使用ajax将数据发布到PHP文件

Question

I'm posting data through an $.ajax call to a php file. When the ajax call is completed, I run another javascript function that does a $.getJSON on the php file.

In the php file is a variable that should have the value of the posted data from ajax, but it is empty.

function inputSummonerName() {
    inputName = prompt("summoners name");

    $.ajax({
        type: 'POST',
        url: 'ajax.php',
        data: { n : inputName },
        complete: function() {
            getImageData();
        }
    });
}

function getImageData() {
    $.getJSON('ajax.php', function (json) {
        if(!json){
            console.log("empty");
        }
        else{
            $.each(json, function (index) {
                summonerProfileIconId = json[index].profileIconId;
                summonerName = json[index].name;
                summonerLevel = json[index].summonerLevel;
                $(".summonerName").text(summonerName);
                $(".summonerProfileIconId").attr("src", "http://ddragon.leagueoflegends.com/cdn/4.13.1/img/profileicon/" + summonerProfileIconId + ".png");
                $(".summonerLevel").text("Level" + summonerLevel);
            });
        }
    });
}

here is the php file ajax.php:

<?php
    $apikey = "...";
    if (isset($_POST["n"])) {
        $summonerName = $_POST["n"];
    }

    $data = json_decode(file_get_contents("https://euw.api.pvp.net/api/lol/euw/v1.4/summoner/by-name/" . $summonerName . "?api_key=" . $apikey ));

    echo json_encode($data);

    ...
?>

Answer 1

You are making two requests to the PHP file.

1. $.ajax - gets the data you want from the remote server and returns it.
2. $.getJSON - hits the remote server again (but with the name missing ) and returns that.

You are trying to get the data from 2, where it doesn't exist.

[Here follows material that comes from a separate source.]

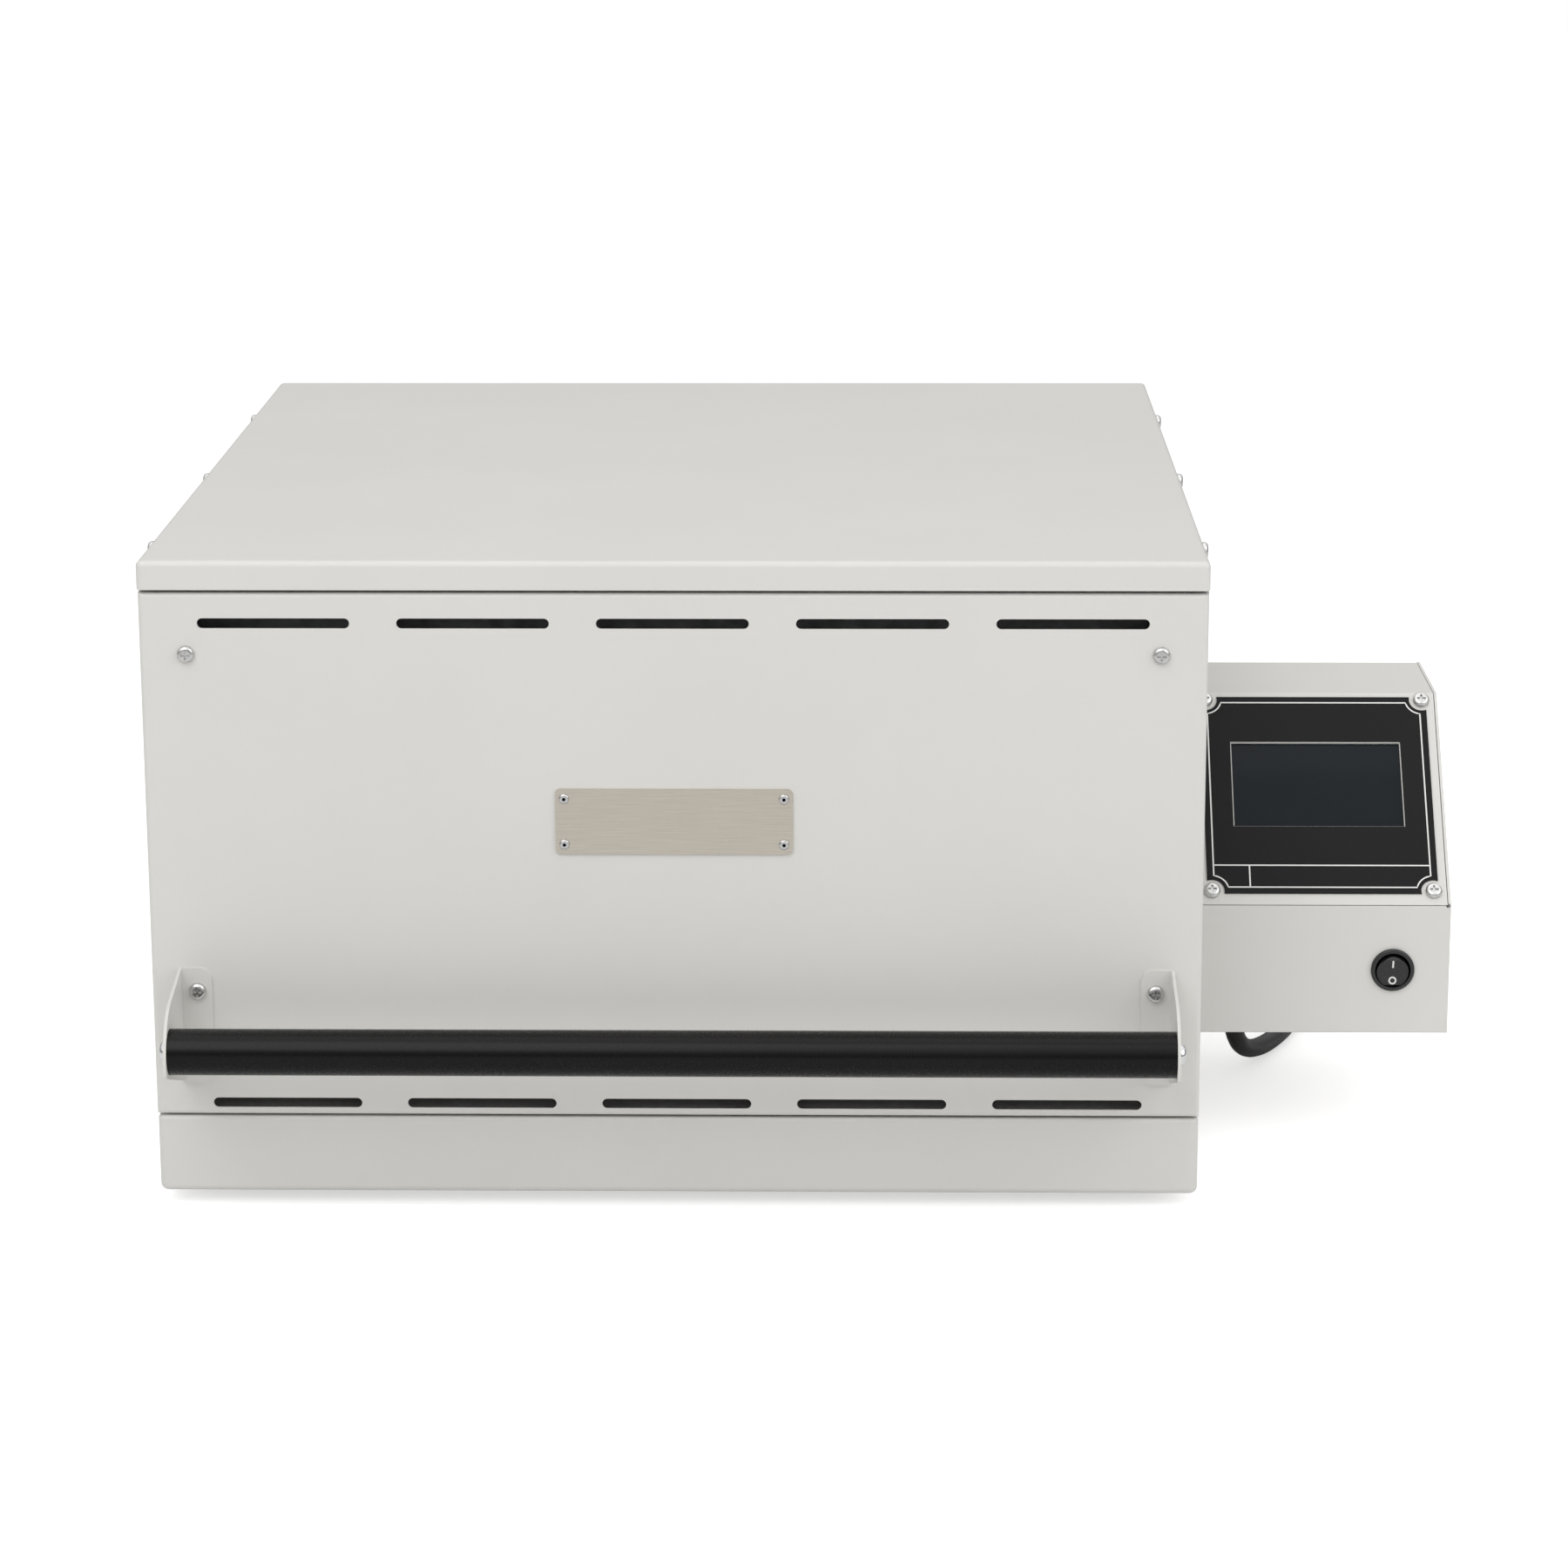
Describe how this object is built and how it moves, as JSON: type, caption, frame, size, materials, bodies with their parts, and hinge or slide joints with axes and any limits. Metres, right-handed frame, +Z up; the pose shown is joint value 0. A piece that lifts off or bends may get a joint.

Don't use getJSON . Just use the data in your first complete function. Better, use success so that you don't try using it in the event of a server error. Consider adding an explicit error handler too.

You should also write the PHP so it tells the browser it is sending JSON instead of HTML, and there is no point in decoding the JSON and then doing nothing but reencoding it.

such:

header("Content-Type: application/json");
echo file_get_contents("https://euw.api.pvp.net/api/lol/euw/v1.4/summoner/by-name/" . $summonerName . "?api_key=" . $apikey );

Then in the JS:

function inputSummonerName() {
    inputName = prompt("summoners name");
    $.ajax({
        type: "POST",
        url: "ajax.php",
        data: {
            n: inputName
        },
        success: function(a) {
            if (!a) console.log("empty"); else $.each(a, function(b) {
                summonerProfileIconId = a[b].profileIconId;
                summonerName = a[b].name;
                summonerLevel = a[b].summonerLevel;
                $(".summonerName").text(summonerName);
                $(".summonerProfileIconId").attr("src", "http://ddragon.leagueoflegends.com/cdn/4.13.1/img/profileicon/" + summonerProfileIconId + ".png");
                $(".summonerLevel").text("Level" + summonerLevel);
            });
        }
    });
}

Answer 2

You are calling the script twice by using $.ajax ánd $.getJSON (which is a wrapper for $.ajax). Solution:

function inputSummonerName()
{
    inputName = prompt("summoners name");

    $.ajax({
        type: 'POST',
        url: 'ajax.php',
        data: { n : inputName},
        success: function(data, textStatus, jqXHR)
        {
            getImageData($.parseJSON(data));
        },
        error: function(jqXHR, textStatus, errorThrown)
        {
            //handle your error!
        }
    });

}

function getImageData(data)
{
    $.each(data, function (index) 
    {
        summonerProfileIconId = data[index].profileIconId;
        summonerName = data[index].name;
        summonerLevel = data[index].summonerLevel;
        $(".summonerName").text(summonerName);
        $(".summonerProfileIconId").attr("src", "http://ddragon.leagueoflegends.com/cdn/4.13.1/img/profileicon/" + summonerProfileIconId + ".png");
        $(".summonerLevel").text("Level" + summonerLevel);
    });
}

I also changed complete to success / error, so that on an error the other functions won't get angry because of the non array value.

Answer 3

try putting the n in quotes it should be a key, not a variable. IE:

function inputSummonerName(){
inputName = prompt("summoners name");

$.ajax({
    type: 'POST',
    url: 'ajax.php',
    data: { 'n' : inputName},
    complete: function(){
        getImageData();
    }
});

PS: Also there is a short hand for jquery if you really want http://api.jquery.com/jQuery.post/